An Iranian human rights lawyer has been sentenced to 18 years in prison amid the coronavirus outbreak on bogus national security charges designed to punish political activists.

Soheila Hejab was sentenced by notorious judge Abolghasem Moghiseh at branch 28 of Tehran’s Revolutionary Court on the charges of:

  • “propaganda against the state”
  • “assembly and collusion”
  • “disrupting public order to create chaos”
  • “forming a group to defend women’s rights”
  • “demanding a referendum and changing the constitution”

She was released on March 14 on a bail of three billion tomans (roughly $718,000) until her trial.

Hejab was arrested by IRGC Intelligence agents on June 6, 2019, and incarcerated in Evin Prison, where she continued her political activism by writing open letters criticizing the government.

In February, Hejab and 11 other female political prisoners signed a joint statement calling on Iranians to boycott the parliamentary elections.

The letter read: “Anyone who goes to the polls will be complicit in the regime’s killing of the revolutionary youth and would be endorsing the regime and its crimes.”

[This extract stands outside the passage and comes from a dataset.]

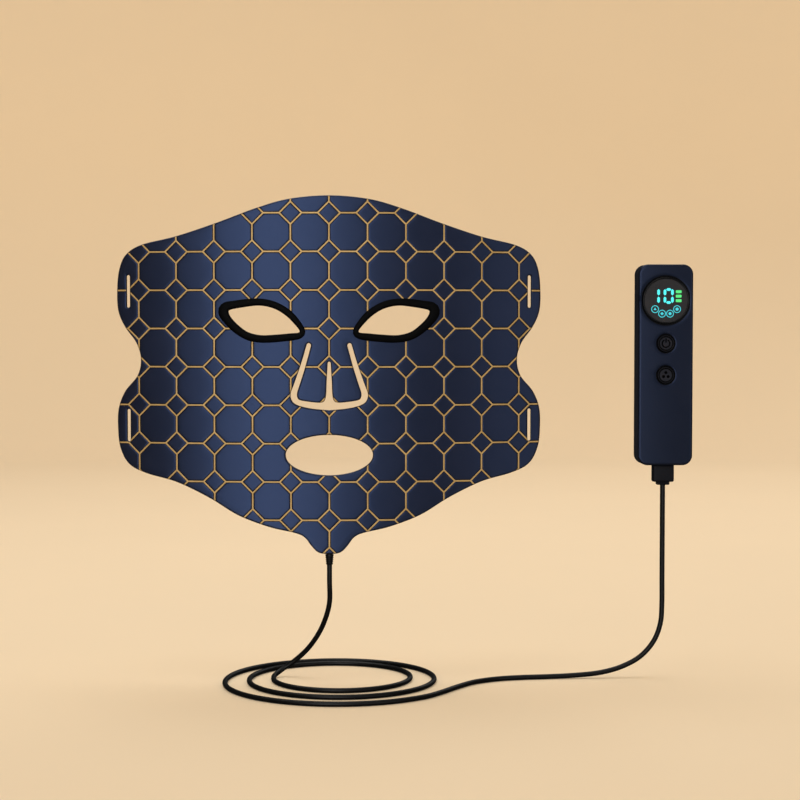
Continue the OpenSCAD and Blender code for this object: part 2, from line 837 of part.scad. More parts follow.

On January 13, Hejab wrote an open letter about the nationwide uprisings in November 2019 and January 2020, where she called for the overthrow of the regime, advocated for more people to speak out against injustices, and mourned those killed during the authorities’ crackdown on the protests and those harmed by the official’s other actions.

She wrote: “I am thinking of Iran whose indescribable pain is stuck in my throat. The pain of those who were killed in November, the overturning of the bus, the downing of (the Ukrainian passenger) airliner, the floods in Sistan and Baluchestan, and thousands of other harrowing disasters which happen one after the other. Thanks to the policies of incompetent rulers, and their failure to use preventive scientific measures and advanced equipment, our patient compatriots are overwhelmed with sorrow and grief.”

Elsewhere in Evin prison, Iranian civil rights activist Sepideh Farhan was denied furlough during the coronavirus outbreak despite the authority’s promises and her family’s payment of the bail. Farhan was arrested during the December 2017 uprising and sentenced to 6 years in prison and 74 lashes.

Activists Saba Kord Afshari and Raheleh Ahmadi are also not allowed to leave the Women’s Ward of Evin Prison despite the mounting risk of infection as prisoners are denied the means to protect themselves against the virus.

Dozens of political prisoners have gone on hunger strike to protest the refusal to allow them to leave during this crisis.